→ WRITTEN INSTRUCTION
From the first line of the data below, repeat each line exactly until you reach the line with "WOOD_SHADE = dye(217, 210, 190)"; include that line too.
======== SUPPLIED ENTRIES ========
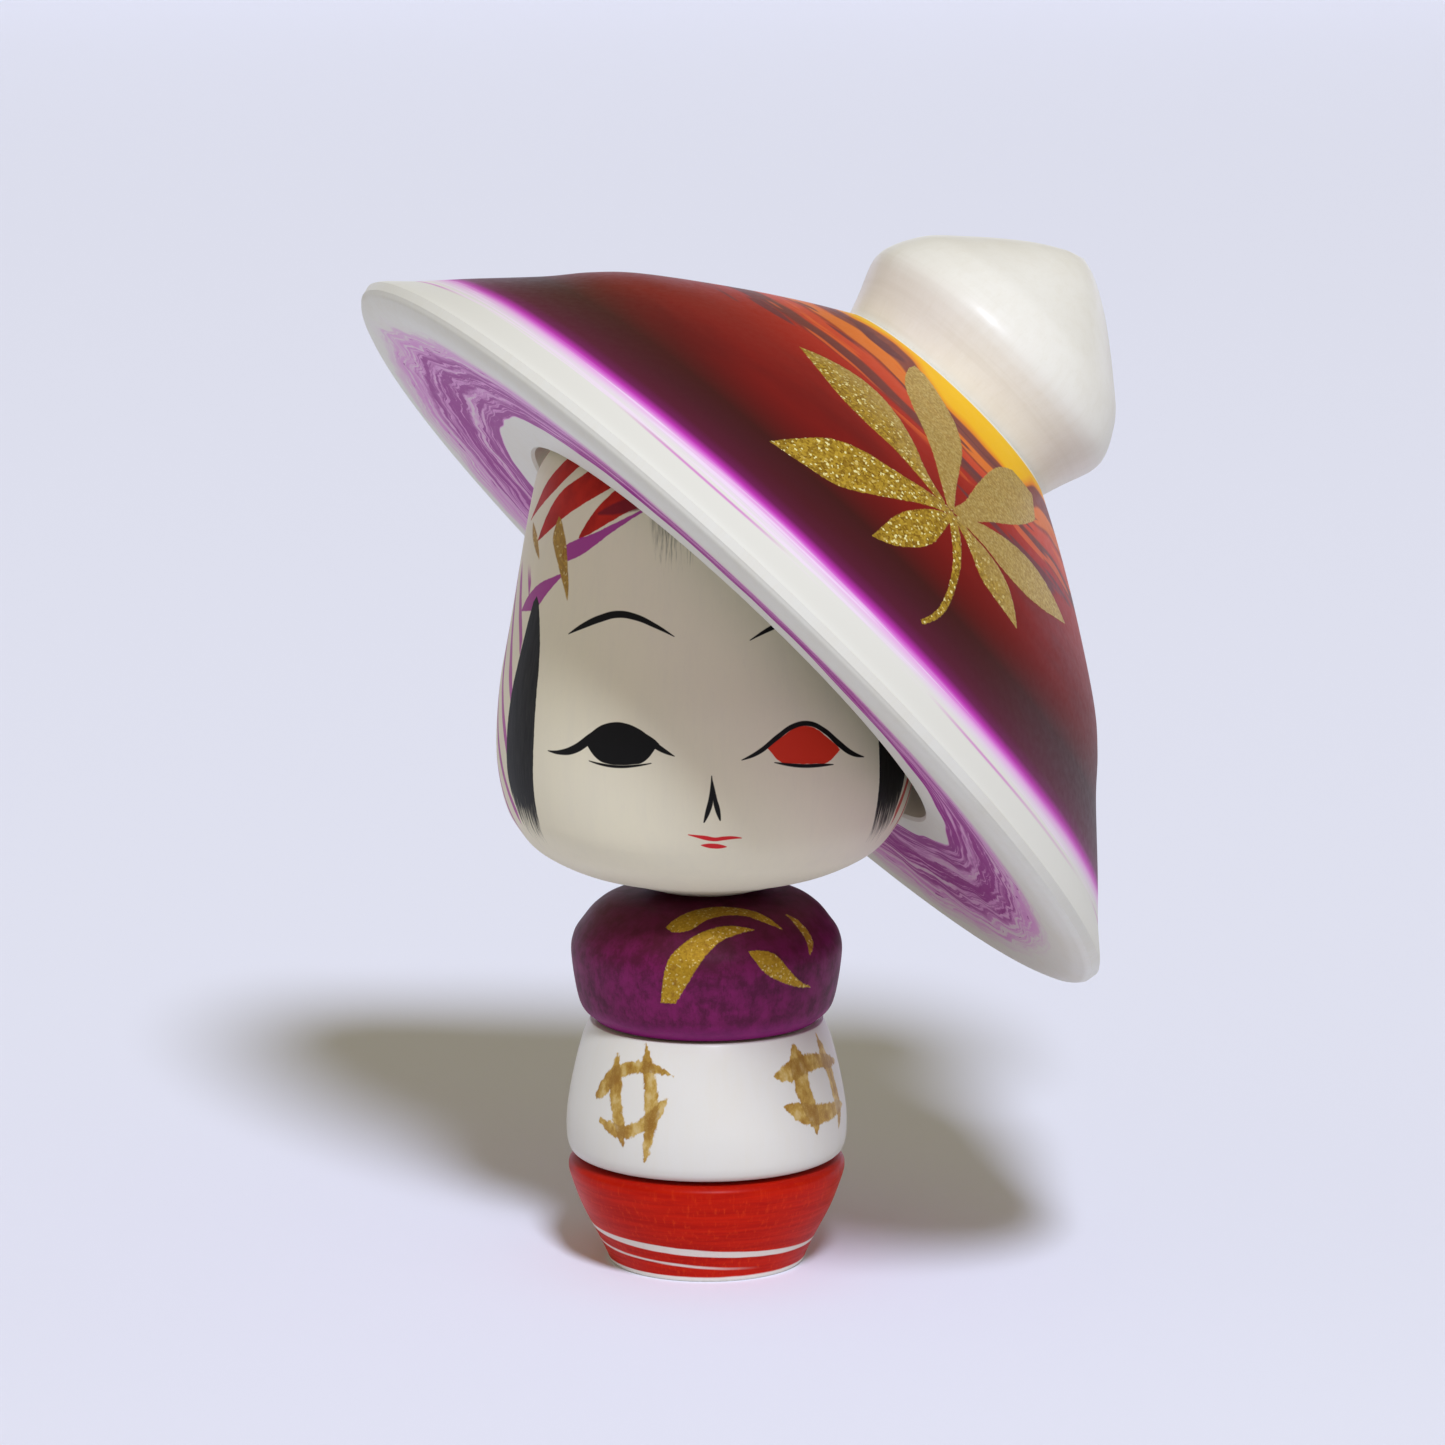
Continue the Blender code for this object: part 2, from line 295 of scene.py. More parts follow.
def polish(tree, colour, roughness, relief, coat=0.0, metal=None, shine=0.2):
    """Joins colour, roughness and a relief in millimetres to the shader, under a coat of wax."""
    shader = tree.nodes["Principled BSDF"]
    bump = node(tree, "Bump")
    bump.inputs["Strength"].default_value = 1.0
    bump.inputs["Distance"].default_value = MM
    tree.links.new(relief, bump.inputs["Height"])
    tree.links.new(bump.outputs[0], shader.inputs["Normal"])
    tree.links.new(colour, shader.inputs["Base Color"])
    tree.links.new(roughness, shader.inputs["Roughness"])
    if metal:
        tree.links.new(metal, shader.inputs["Metallic"])
    shader.inputs["Specular IOR Level"].default_value = shine
    shader.inputs["Coat Weight"].default_value = coat
    shader.inputs["Coat Roughness"].default_value = 0.28


def ringwise(tree, place, radius, height, around, along):
    """A place for noise that makes rings: around is how fast it changes along a ring, along across it."""
    x, y, _ = node(tree, "SeparateXYZ", place).outputs
    reach = calc(tree, "MAXIMUM", radius, 0.5)
    return node(tree, "CombineXYZ",
                times(tree, calc(tree, "DIVIDE", x, reach), around),
                times(tree, calc(tree, "DIVIDE", y, reach), around),
                times(tree, calc(tree, "ADD", radius, height), along)).outputs[0]


PALE_WOOD = dye(233, 230, 218)
WOOD_SHADE = dye(217, 210, 190)


def pale_wood(tree, place, tone=PALE_WOOD):
    """Close-grained pale wood: faint streaks along the grain, which runs along the lathe, and blotches."""
    grain = noise(tree, place, (0.9, 0.9, 0.045), detail=4, roughness=0.6)
    fleck = noise(tree, place, (4.5, 4.5, 0.7), detail=2)
    cloud = noise(tree, place, (0.11, 0.11, 0.07), detail=2)
    mix = times(tree, rise(tree, grain, 0.42, 0.72), 0.16)
    mix = calc(tree, "ADD", mix, times(tree, rise(tree, fleck, 0.5, 0.75), 0.12))
    mix = calc(tree, "ADD", mix, times(tree, rise(tree, cloud, 0.4, 0.7), 0.2))
    return blend(tree, mix, tone, WOOD_SHADE), grain


def tool_marks(tree, place, radius, height, depth=0.006):
    """Relief in millimetres of the fine rings that the turning gouge and the abrasive leave."""
    rings = noise(tree, ringwise(tree, place, radius, height, 0.6, 3.1), (1, 1, 1), detail=3)
    return times(tree, rings, depth)


skirt_radius, skirt_foot, skirt_top = lathe_size("skirt_base")
torso_radius, torso_bottom, torso_top = lathe_size("torso")
collar_radius, collar_bottom, collar_top = lathe_size("collar")
dowel_radius, dowel_bottom, dowel_top = lathe_size("core_dowel")
bore_gap = 0.25 * MM
dowel_bore = dowel_radius + bore_gap
dowel_air = 0.3 * MM
groove_depth = 1.2 * MM
foot_radius = 0.71 * skirt_radius


def skirt_outline():
    """A flat foot, a side that flares in an S, a shoulder rounded into the groove, and the socket."""
    flare = skirt_radius - foot_radius
    shoulder = skirt_top - groove_depth / 2
    side = smooth_curve([(foot_radius + flare * out, shoulder * up) for out, up in (
        (-0.05, 0), (0.0, 0.02), (0.07, 0.09), (0.30, 0.28), (0.69, 0.58), (0.96, 0.87), (1, 0.965),
        (0.965, 1.01), (0.86, 1.04), (0.71, 1.055))])
    socket = [(dowel_bore, skirt_top), (dowel_bore, dowel_bottom - dowel_air), (0, dowel_bottom - dowel_air)]
    return [[(0, skirt_foot)], side, socket]


skirt = turned("skirt_base_turned", skirt_outline())
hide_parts("skirt_base")
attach(skirt, "body")


def red_dye(piece):
    """Red dye with painted shade darkening the shoulder under the torso, drier streaks round the piece, two
    bare rings and a bare foot.
    """
    tree = new_finish("red_lacquer", piece)
    place, height, radius, angle = lathe_space(tree)
    wood, grain = pale_wood(tree, place)
    around = ringwise(tree, place, radius, height, 1.6, 1.4)
    streak = noise(tree, around, (1, 1, 1), detail=5, roughness=0.65)
    fleck = noise(tree, place, (3.2, 3.2, 0.55), detail=3)
    red = blend(tree, rise(tree, streak, 0.34, 0.68), dye(200, 30, 4), dye(176, 18, 3))
    red = blend(tree, times(tree, rise(tree, fleck, 0.5, 0.8), 0.55), red, dye(220, 62, 18))
    # Painted shade: the shoulder darkens towards the groove under the torso's overhang.
    red = blend(tree, times(tree, rise(tree, height, 9.2, 10.6), 0.5), red, dye(138, 14, 6))
    # The rings sink a little towards the right; the upper is broadest in front, the lower one fades out
    climb = times(tree, calc(tree, "SINE", angle), -0.75)
    level = calc(tree, "SUBTRACT", height, climb)
    level = calc(tree, "SUBTRACT", level, times(tree, calc(tree, "SUBTRACT", streak, 0.5), 0.25))
    breadth = scaled(tree, calc(tree, "COSINE", calc(tree, "ADD", angle, 0.15)), 0.20, 0.17)
    off_centre = calc(tree, "ABSOLUTE", calc(tree, "SUBTRACT", level, 3.3))
    upper = rise(tree, calc(tree, "SUBTRACT", breadth, off_centre), -0.07, 0.07)
    lower = band(tree, level, 1.55, 1.8, 0.16)
    fade = rise(tree, calc(tree, "COSINE", calc(tree, "ADD", angle, 0.9)), 0.1, 0.8)
    lower = times(tree, lower, times(tree, fade, 0.85))
    foot = rise(tree, scaled(tree, streak, 0.3, height), 0.75, 0.55)
    bare = calc(tree, "MAXIMUM", times(tree, upper, 0.93), calc(tree, "MAXIMUM", lower, foot))
    colour = blend(tree, bare, red, wood)
    roughness = scaled(tree, streak, 0.22, 0.28)
    relief = scaled(tree, grain, 0.006, tool_marks(tree, place, radius, height, 0.012))
    polish(tree, colour, roughness, relief, shine=0.08)


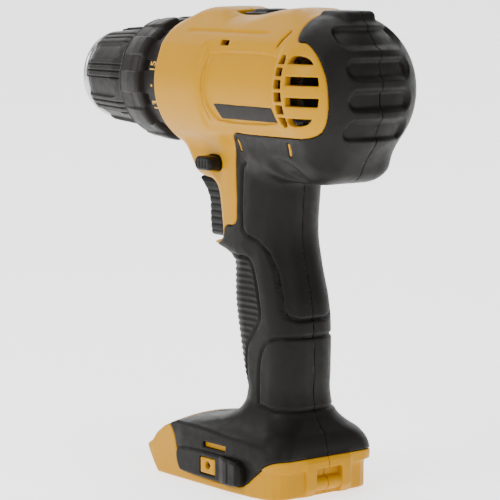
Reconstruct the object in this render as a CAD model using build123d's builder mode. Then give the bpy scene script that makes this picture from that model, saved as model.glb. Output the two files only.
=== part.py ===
========
→ TASK OUTPUT
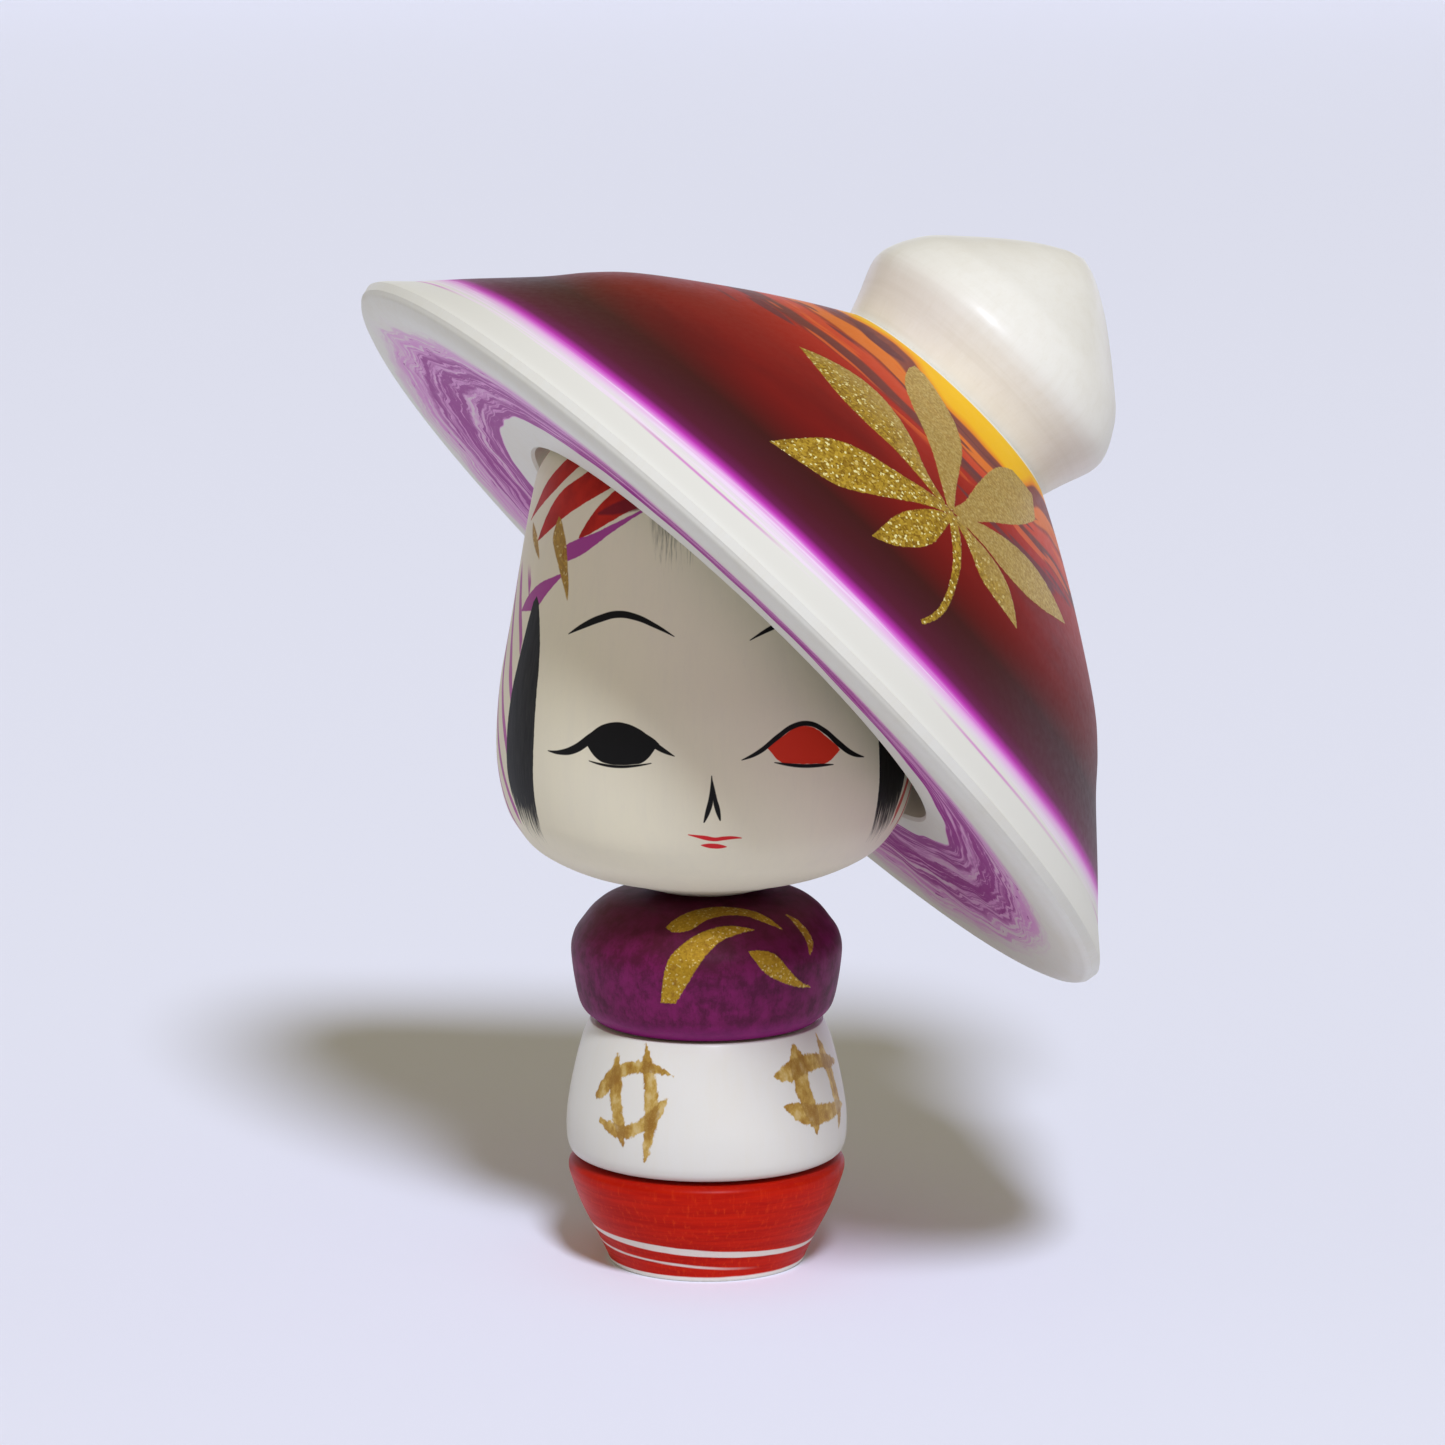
Continue the Blender code for this object: part 2, from line 295 of scene.py. More parts follow.
def polish(tree, colour, roughness, relief, coat=0.0, metal=None, shine=0.2):
    """Joins colour, roughness and a relief in millimetres to the shader, under a coat of wax."""
    shader = tree.nodes["Principled BSDF"]
    bump = node(tree, "Bump")
    bump.inputs["Strength"].default_value = 1.0
    bump.inputs["Distance"].default_value = MM
    tree.links.new(relief, bump.inputs["Height"])
    tree.links.new(bump.outputs[0], shader.inputs["Normal"])
    tree.links.new(colour, shader.inputs["Base Color"])
    tree.links.new(roughness, shader.inputs["Roughness"])
    if metal:
        tree.links.new(metal, shader.inputs["Metallic"])
    shader.inputs["Specular IOR Level"].default_value = shine
    shader.inputs["Coat Weight"].default_value = coat
    shader.inputs["Coat Roughness"].default_value = 0.28


def ringwise(tree, place, radius, height, around, along):
    """A place for noise that makes rings: around is how fast it changes along a ring, along across it."""
    x, y, _ = node(tree, "SeparateXYZ", place).outputs
    reach = calc(tree, "MAXIMUM", radius, 0.5)
    return node(tree, "CombineXYZ",
                times(tree, calc(tree, "DIVIDE", x, reach), around),
                times(tree, calc(tree, "DIVIDE", y, reach), around),
                times(tree, calc(tree, "ADD", radius, height), along)).outputs[0]


PALE_WOOD = dye(233, 230, 218)
WOOD_SHADE = dye(217, 210, 190)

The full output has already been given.